Use of taxpayers' money on the scale envisaged is big and unprecedented stuff which wouldn't be contemplated at all except in circumstances where there were extreme economic risks in doing nothing. In recent weeks, these risks have grown alarmingly. The consequences of letting the present situation ride might be an extreme credit famine triggering a possibly serious economic recession.

The costs of both mortgage and corporate credit would rise significantly from already elevated levels, and many would find difficulty in securing such borrowing even in circumstances where they could afford it. Disposable incomes would in turn become further squeezed, leading to a downward spiral in demand across the economy. If this analysis sounds positively apocalyptic, it is also all too easily argued.

Britain has the second largest mortgage market in the world after the United States, and its importance to the UK economy is far bigger. The problems of the mortgage market are also affecting lending to small- and medium-sized enterprises, with charges rising and credit lines being reduced. The economic consequences of the credit crunch, so far relatively limited, threaten to run out of control.

In an interview with the BBC this week, the Prime Minister said that buying up mortgage loans with Government securities was "not necessarily the first thing you would do" to bolster confidence in the mortgage market. Yet it is ever harder to see what else might do the trick.

Government kite-marking of mortgage-backed securities and all the other fiddly little measures that have been suggested by ministers to address the funding problem amount to little more than rearranging deck chairs on the Titanic.

For the time being, no one is prepared to lend at reasonable rates against mortgages. If the Government cannot be persuaded to step into the breach, the markets will do their worst and credit costs will reach levels not seen since the early 1990s. Where then would be Gordon Brown's claim on economic competence?

The Government blames the imported problems of the American mortgage market for its woes, yet the US can hardly be blamed for the easy credit and rampant house price inflation that have characterised the UK economy in recent years. Though these phenomena mirrored closely what happened in the US, failure to do anything about them is an entirely British lapse in policy. The Government cannot blame anyone but itself.

Bankers don't operate in a vacuum of their own creation. Greedily, and perhaps recklessly, they took advantage of the climate of easy money to make hay, but they weren't responsible for it.

The root causes of the present crisis lie in a worldwide glut of liquidity which policymakers failed to address. The UK Government was all too happy to take the credit for the boom, which it has repeatedly attributed to its own brilliance in macro-economic policy.
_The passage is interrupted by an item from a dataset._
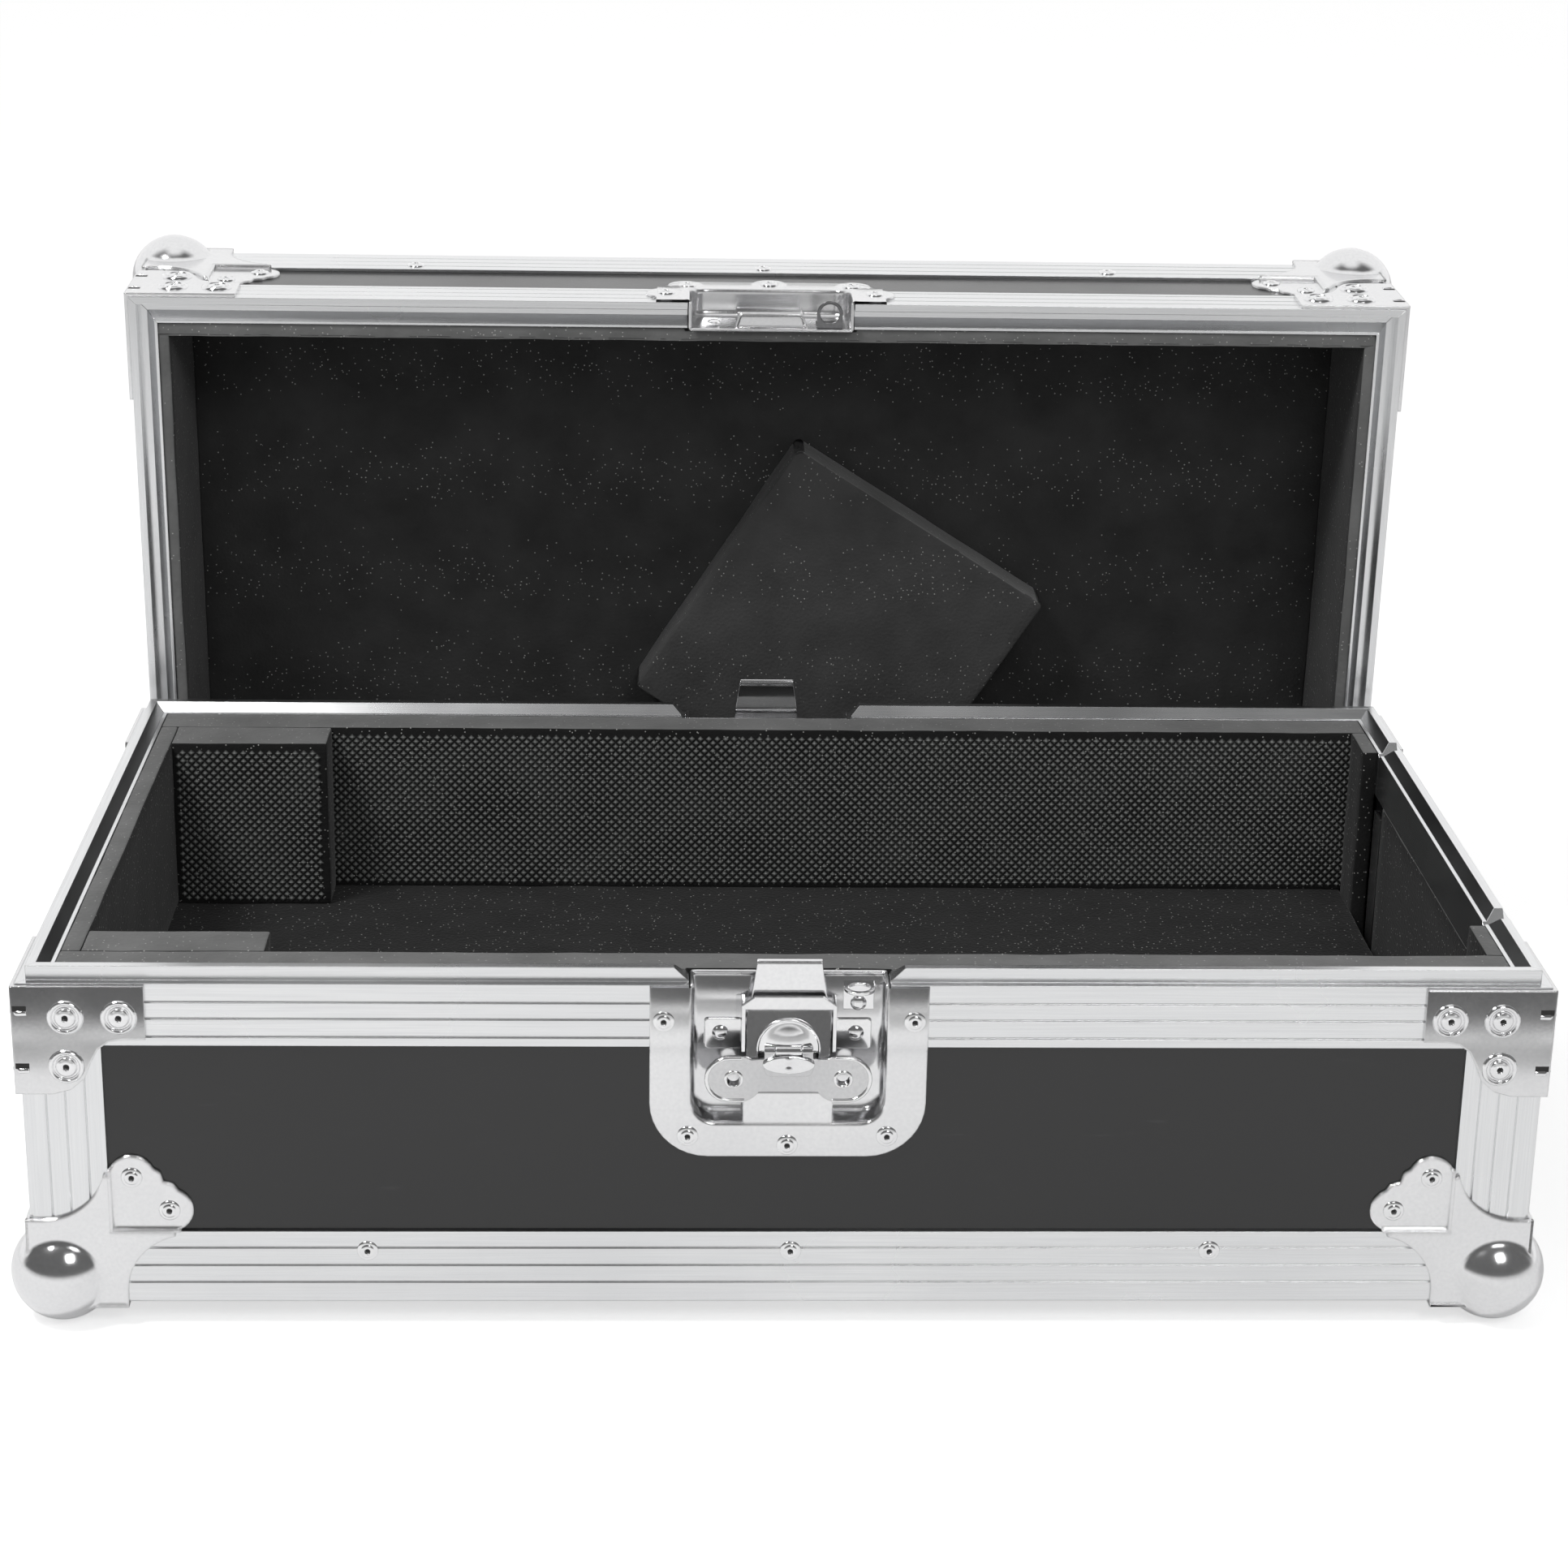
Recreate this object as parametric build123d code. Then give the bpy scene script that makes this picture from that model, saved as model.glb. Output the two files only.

Now that the bust is fast approaching, it is said to be someone else's fault.

If it wants to avoid economic calamity, the Government has little option but to oblige the bankers. Both the US Federal Reserve and the European Central Bank have tried something similar to what is now proposed for the UK, though not for the sort of longer-term money the British banks are hoping to secure. The Government money would be lent on a one- to three-year basis, which is where the bulk of the funding difficulties are arising.

If all this sounds vaguely familiar, that's because it is. Broadly it mirrors what was done at Northern Rock, where the Bank of England initially attempted to tide the bank over its funding difficulties by lending against the collateral of the mortgage book. It backfired badly but predictably, culminating ultimately in nationalisation.

The more generalised lending programme now proposed avoids the problem of stigmatisation that sunk the Rock, yet, whatever the Government says, there are obvious risks involved. Where does this nationalisation of Britain's stock of mortgages end? And will it have the desired effect of making cheaper credit more available? Whatever the answers, the banks will be made to pay a high price for going cap in hand to the taxpayer.

More regulation, to the ultimate detriment of financial innovation and economic growth, is now a certainty, as too are rights issues enforced by regulators to repair balance sheets damaged by the meltdown in credit markets.

Surprising resilience of equity markets

Rumours of the planned banking rescue sent stocks soaring yesterday, highlighting one of the deeper mysteries of the present turmoil in financial markets. This is that though credit markets have suffered a calamitous correction, equity values have been comparatively unaffected. The FTSE 100, for instance, is just 10 per cent off its peak of last summer. Are equity investors in a state of denial?

Possibly, but actually there is more logic to the resilience of equity prices than it seems. Look beneath the headline of the indices and there has in fact already been a massive bear market in the sectors most likely to be affected by the credit crunch. Many banks, where the earnings outlook grows grimmer by the day, are off 50 per cent of the summer peak. Anything to do with the consumer economy or property markets has also suffered crushing declines.

Buoying the market are oils, mining stocks and defensives. Logically, these too would suffer if there is a worldwide recession. Historically, oil and mining stocks have proved highly cyclical. The fact that commodity prices haven't so far responded to fears over the health of the world economy is down to the belief that rapid industrialisation in Asia has led to a permanent step change in demand, where commodities become valued as scarce resources regardless of the cycle.

There is obviously something to be said for this argument, yet it is also about to be severely tested on the anvil of practice. If there's no worldwide recession, then equity prices are in the round probably justified at present levels. If policymakers fail, and the economy suffers a hard landing, then all bets are off.